EXERCISE GOAL: From the data that follows, print exactly the lines starting at the one containing "edge_rail();" and ending at the one containing "obj.parent = None"; include both of them and nothing more.

RECORDED INFORMATION:
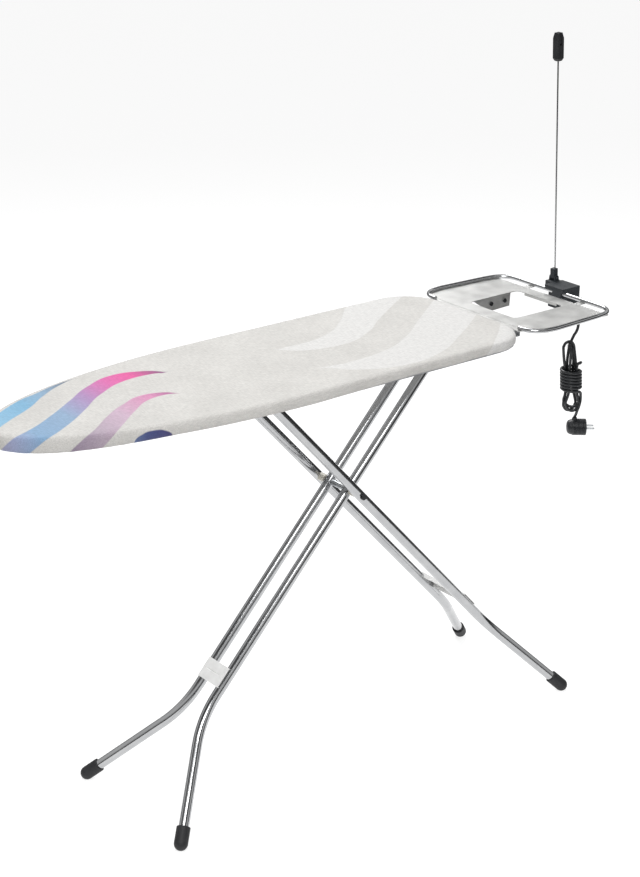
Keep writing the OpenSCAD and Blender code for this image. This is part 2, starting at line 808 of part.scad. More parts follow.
// Rubber lead clip: tapered block, slit from the top to grip the iron's lead
module lead_clip() {
    w = 17;
    z0 = knuckle_h - 7 + rod_l;
    color("black") on_rod() translate([rod_x, 0, 0]) difference() {
        hull() {
            translate([-w / 2 + 3, -w / 2 + 3, z0]) cube([w - 6, w - 6, 1]);
            translate([-w / 2, -w / 2, z0 + 6]) cube([w, w, clip_l - 18]);
            translate([-w / 2 + 2.5, -w / 2 + 2.5, z0 + clip_l - 1]) cube([w - 5, w - 5, 1]);
        }
        translate([0, 0, z0 - 1]) cylinder(d = rod_d, h = 13);
        translate([-1, -w, z0 + clip_l - 26]) cube([2, 2 * w, 30]);
        cyl_y(7, -w, w, 0, z0 + clip_l - 26);
    }
}

// ---------- inner leg ----------

module inner_tube_left() {
    color("silver") on_inner_leg() leg_tube(1, inner_y, pin_d + pin_gap, pin_d + pin_gap);
}
module inner_tube_right() {
    color("silver") on_inner_leg() leg_tube(-1, inner_y, pin_d + pin_gap, pin_d + pin_gap);
}
module inner_brace() { color("gainsboro") on_inner_leg() leg_brace(inner_y, 3.2); }
module inner_plugs() { color("black") on_inner_leg() tube_plugs(inner_y); }
module inner_feet() {
    color("black") difference() {
        on_inner_leg() rubber_foot(inner_y);
        floor_cut();
    }
}
module pivot_sleeve() {
    color("gray") on_inner_leg() sleeve(-leg_upper);
}
module inner_sleeve() {
    color("gray") on_inner_leg() sleeve(0);
}
// Distance tube between the two inner leg tubes
module sleeve(s) {
    l = inner_y - tube_r + 1.5;
    difference() {
        cyl_y(14, -l, l, s);
        cyl_y(pin_d + pin_gap, -l - 1, l + 1, s);
        for (side = [-1, 1]) translate([s - 20, side * inner_y, 0]) rotate([0, 90, 0])
            cylinder(d = tube_d, h = 40);
    }
}

// ---------- outer leg ----------

module outer_tube_left() {
    color("silver") on_outer_leg() leg_tube(1, outer_y, bar_d, pin_d);
}
module outer_tube_right() {
    color("silver") on_outer_leg() leg_tube(-1, outer_y, bar_d, pin_d);
}
module outer_brace() { color("gainsboro") on_outer_leg() leg_brace(outer_y, 2.2); }
module outer_plugs() { color("black") on_outer_leg() tube_plugs(outer_y); }
module outer_feet() {
    color("black") difference() {
        on_outer_leg() rubber_foot(outer_y);
        floor_cut();
    }
}
module sliding_bar() {
    color("silver") on_outer_leg()
        cyl_y(bar_d, -outer_y - tube_r, outer_y + tube_r, -leg_upper);
}
module bar_rollers() {
    color("white") on_outer_leg() for (side = [-1, 1]) difference() {
        cyl_y(roller_d, side * guide_y - 5, side * guide_y + 5, -leg_upper);
        cyl_y(bar_d, side * guide_y - 6, side * guide_y + 6, -leg_upper);
    }
}
module cross_bolt() {
    color("dimgray") on_outer_leg() {
        cyl_y(pin_d, -bolt_end, bolt_end + 6);
        difference() {
            cyl_y(14, -bolt_end - 3, -bolt_end + 2.5);
            outer_tube_cut();
        }
    }
}
module cross_nut() {
    color("dimgray") on_outer_leg() difference() {
        translate([0, bolt_end - 2.5, 0]) rotate([-90, 0, 0]) hex_nut(pin_d, 8);
        outer_tube_cut();
    }
}
module outer_tube_cut() {
    for (side = [-1, 1]) translate([-20, side * outer_y, 0]) rotate([0, 90, 0])
        cylinder(d = tube_d, h = 40);
}
// Nylon spacers on the bolt between the inner and the outer tubes
module cross_spacers() {
    color("black") on_outer_leg() for (side = [-1, 1]) difference() {
        cyl_y(18, side > 0 ? inner_y + tube_r + 0.4 : -outer_y, side > 0 ? outer_y : -inner_y - tube_r - 0.4);
        cyl_y(pin_d, -outer_y - 1, outer_y + 1);
        outer_tube_cut();
    }
}

// ---------- mains lead ----------

module strain_relief() {
    color("black") translate([exit_x, exit_y, box_low]) {
        difference() {
            rotate([0, -relief_lean, plug_turn]) translate([0, 0, -relief_l])
                cylinder(d1 = lead_d + 1.6, d2 = 12, h = relief_l + 4);
            translate([-10, -10, 0]) cube([20, 20, 10]);
        }
        cylinder(d = 9, h = shell_t);
    }
}
module lead_drop() { color("black") swept_tube(lead_drop_points, lead_d, 10); }
module lead_tail() { color("black") swept_tube(lead_tail_points, lead_d, 10); }

// Outer shape of the folded bundle, round at both ends, with the lead's last turns around it
module lead_hank() {
    color("black") translate([hank_x, hank_y, hank_top]) rotate([0, -hank_lean, plug_turn]) {
        translate([0, 0, -hank_w / 2]) sphere(d = hank_w);
        translate([0, 0, hank_w / 2 - hank_h]) cylinder(d = hank_w, h = hank_h - hank_w);
        translate([0, 0, hank_w / 2 - hank_h]) sphere(d = hank_w);
        translate([0, 0, -wrap_drop - wrap_h / 2]) cylinder(d = wrap_w, h = wrap_h);
    }
}

module on_plug() {
    translate([plug_x, plug_y, plug_z]) rotate([0, 0, plug_turn]) children();
}
// Right-angle plug: the lead comes in from above, the pins point sideways
module plug_body() {
    color("black") on_plug() {
        translate([-14, 0, 0]) rotate([0, 90, 0]) cylinder(d = plug_d, h = 32);
        translate([-27, 0, 0]) rotate([0, 90, 0]) cylinder(d1 = 24, d2 = 36, h = 14);
        translate([neck_x, 0, 0]) cylinder(d = 11, h = neck_top - plug_z);
    }
}
module plug_pins() {
    color("silver") on_plug() for (s = [-1, 1]) translate([18, s * 9.5, 0]) rotate([0, 90, 0]) {
        cylinder(d = 4.8, h = 17.5);
        translate([0, 0, 17.5]) cylinder(d1 = 4.8, d2 = 3, h = 1.5);
    }
}

edge_rail();
mesh_top();
cross_ribs();
felt_pad();
cover();
hem_cord();
pivot_ear_left();
pivot_ear_right();
ear_rivets();
pivot_pin();
pivot_nut();
guide_wire_left();
guide_wire_right();
guide_posts();
height_rack();
lever_saddles();
lever_spring();
lever_rod();
lever_catch();
lever_grip();
rest_rim();
rest_tray();
rest_rivets();
rest_arm_left();
rest_arm_right();
rest_bolts();
socket_housing();
socket_face();
earth_clips();
rim_clamp();
clamp_screws();
clevis_pin();
rod_knuckle();
lead_rod();
lead_clip();
inner_tube_left();
inner_tube_right();
inner_brace();
inner_plugs();
inner_feet();
inner_sleeve();
pivot_sleeve();
outer_tube_left();
outer_tube_right();
outer_brace();
outer_plugs();
outer_feet();
sliding_bar();
bar_rollers();
cross_bolt();
cross_nut();
cross_spacers();
strain_relief();
lead_drop();
lead_hank();
lead_tail();
plug_body();
plug_pins();
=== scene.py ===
import json
import math

import bmesh
import bpy
from mathutils import Matrix, Vector, noise

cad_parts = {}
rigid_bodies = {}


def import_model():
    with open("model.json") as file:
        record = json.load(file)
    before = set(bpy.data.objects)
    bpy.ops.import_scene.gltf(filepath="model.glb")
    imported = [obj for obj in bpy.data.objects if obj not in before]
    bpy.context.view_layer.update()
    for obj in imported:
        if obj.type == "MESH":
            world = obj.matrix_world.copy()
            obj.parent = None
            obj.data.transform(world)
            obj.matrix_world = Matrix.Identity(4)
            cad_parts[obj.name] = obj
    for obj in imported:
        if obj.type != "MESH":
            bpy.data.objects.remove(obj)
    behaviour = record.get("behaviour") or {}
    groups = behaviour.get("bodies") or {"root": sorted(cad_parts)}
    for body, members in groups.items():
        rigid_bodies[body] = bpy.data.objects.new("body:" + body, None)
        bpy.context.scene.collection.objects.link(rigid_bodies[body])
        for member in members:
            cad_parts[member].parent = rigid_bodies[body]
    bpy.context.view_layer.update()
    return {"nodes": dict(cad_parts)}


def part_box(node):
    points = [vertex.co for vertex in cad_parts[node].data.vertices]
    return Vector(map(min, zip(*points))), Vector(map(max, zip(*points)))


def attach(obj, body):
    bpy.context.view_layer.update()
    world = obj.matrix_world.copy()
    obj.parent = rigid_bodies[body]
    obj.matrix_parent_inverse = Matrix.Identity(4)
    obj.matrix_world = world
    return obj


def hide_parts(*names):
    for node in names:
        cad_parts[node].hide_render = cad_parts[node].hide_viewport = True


for leftover in list(bpy.data.objects):
    bpy.data.objects.remove(leftover)
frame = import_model()
MM = 0.001


# ---------- camera ----------

def look_from(place, yaw, pitch, roll, lens):
    """Makes the camera. Yaw turns from +Y towards +X, pitch is downwards, roll is about the line of sight."""
    yaw, pitch, roll = math.radians(yaw), math.radians(pitch), math.radians(roll)
    ahead = Vector((math.sin(yaw) * math.cos(pitch), math.cos(yaw) * math.cos(pitch), -math.sin(pitch)))
    level = Vector((math.cos(yaw), -math.sin(yaw), 0))
    upward = level.cross(ahead)
    right = math.cos(roll) * level + math.sin(roll) * upward
    up = math.cos(roll) * upward - math.sin(roll) * level
    data = bpy.data.cameras.new("studio_camera")
    data.lens = lens
    data.sensor_width = 36
    data.clip_end = 100
    camera = bpy.data.objects.new("studio_camera", data)
    bpy.context.collection.objects.link(camera)
    turn = Matrix((right, up, -ahead)).transposed().to_4x4()
    camera.matrix_world = Matrix.Translation(place) @ turn
    bpy.context.scene.camera = camera


look_from(Vector((-2.404, -2.9609, 2.2211)), yaw=39.303, pitch=21.442, roll=0.743, lens=80.7)


# ---------- material helpers ----------

def colour(code):
    """Linear colour of an sRGB hex code."""
    def channel(i):
        c = int(code[i:i + 2], 16) / 255
        return c / 12.92 if c <= 0.04045 else ((c + 0.055) / 1.055) ** 2.4
    return (channel(0), channel(2), channel(4), 1)


def add(tree, kind, sockets=None, **settings):
    """Adds a shader node with its settings. sockets holds a value or another node's output for each input."""
    node = tree.nodes.new("ShaderNode" + kind)
    for key, value in settings.items():
        setattr(node, key, value)
    for key, value in (sockets or {}).items():
        if isinstance(value, bpy.types.NodeSocket):
            tree.links.new(value, node.inputs[key])
        else:
            node.inputs[key].default_value = value
    return node


def start_material(name):
    """A new material, its node tree and the object coordinates, which are in metres."""
    material = bpy.data.materials.new(name)
    material.use_nodes = True
    material.node_tree.nodes.clear()
    tree = material.node_tree
    place = add(tree, "TexCoord").outputs["Object"]
    return material, tree, place


def end_material(tree, bump=None, **surface):
    """Joins the shader and the bump to the output."""
    if bump is not None:
        surface["Normal"] = bump.outputs["Normal"]
    sockets = {key.replace("_", " "): value for key, value in surface.items()}
    shader = add(tree, "BsdfPrincipled", sockets)
    add(tree, "OutputMaterial", {"Surface": shader.outputs["BSDF"]})


def ramp(tree, factor, stops):
    """Colour ramp through (position, hex colour) stops."""
    node = add(tree, "ValToRGB", {"Fac": factor})
    band = node.color_ramp
    while len(band.elements) < len(stops):
        band.elements.new(0.5)
    for element, (position, code) in zip(band.elements, stops):
        element.position = position
        element.color = colour(code)
    return node.outputs["Color"]


def grain(tree, place, spacing, detail=2, stretch=(1, 1, 1)):
    """Noise whose grains are about spacing millimetres apart, stretched along the axes."""
    scaled = add(tree, "Mapping", {"Vector": place, "Scale": stretch})
    return add(tree, "TexNoise", {
        "Vector": scaled.outputs["Vector"], "Scale": 1 / (spacing * MM), "Detail": detail,
    }).outputs["Fac"]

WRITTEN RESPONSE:
edge_rail();
mesh_top();
cross_ribs();
felt_pad();
cover();
hem_cord();
pivot_ear_left();
pivot_ear_right();
ear_rivets();
pivot_pin();
pivot_nut();
guide_wire_left();
guide_wire_right();
guide_posts();
height_rack();
lever_saddles();
lever_spring();
lever_rod();
lever_catch();
lever_grip();
rest_rim();
rest_tray();
rest_rivets();
rest_arm_left();
rest_arm_right();
rest_bolts();
socket_housing();
socket_face();
earth_clips();
rim_clamp();
clamp_screws();
clevis_pin();
rod_knuckle();
lead_rod();
lead_clip();
inner_tube_left();
inner_tube_right();
inner_brace();
inner_plugs();
inner_feet();
inner_sleeve();
pivot_sleeve();
outer_tube_left();
outer_tube_right();
outer_brace();
outer_plugs();
outer_feet();
sliding_bar();
bar_rollers();
cross_bolt();
cross_nut();
cross_spacers();
strain_relief();
lead_drop();
lead_hank();
lead_tail();
plug_body();
plug_pins();
=== scene.py ===
import json
import math

import bmesh
import bpy
from mathutils import Matrix, Vector, noise

cad_parts = {}
rigid_bodies = {}


def import_model():
    with open("model.json") as file:
        record = json.load(file)
    before = set(bpy.data.objects)
    bpy.ops.import_scene.gltf(filepath="model.glb")
    imported = [obj for obj in bpy.data.objects if obj not in before]
    bpy.context.view_layer.update()
    for obj in imported:
        if obj.type == "MESH":
            world = obj.matrix_world.copy()
            obj.parent = None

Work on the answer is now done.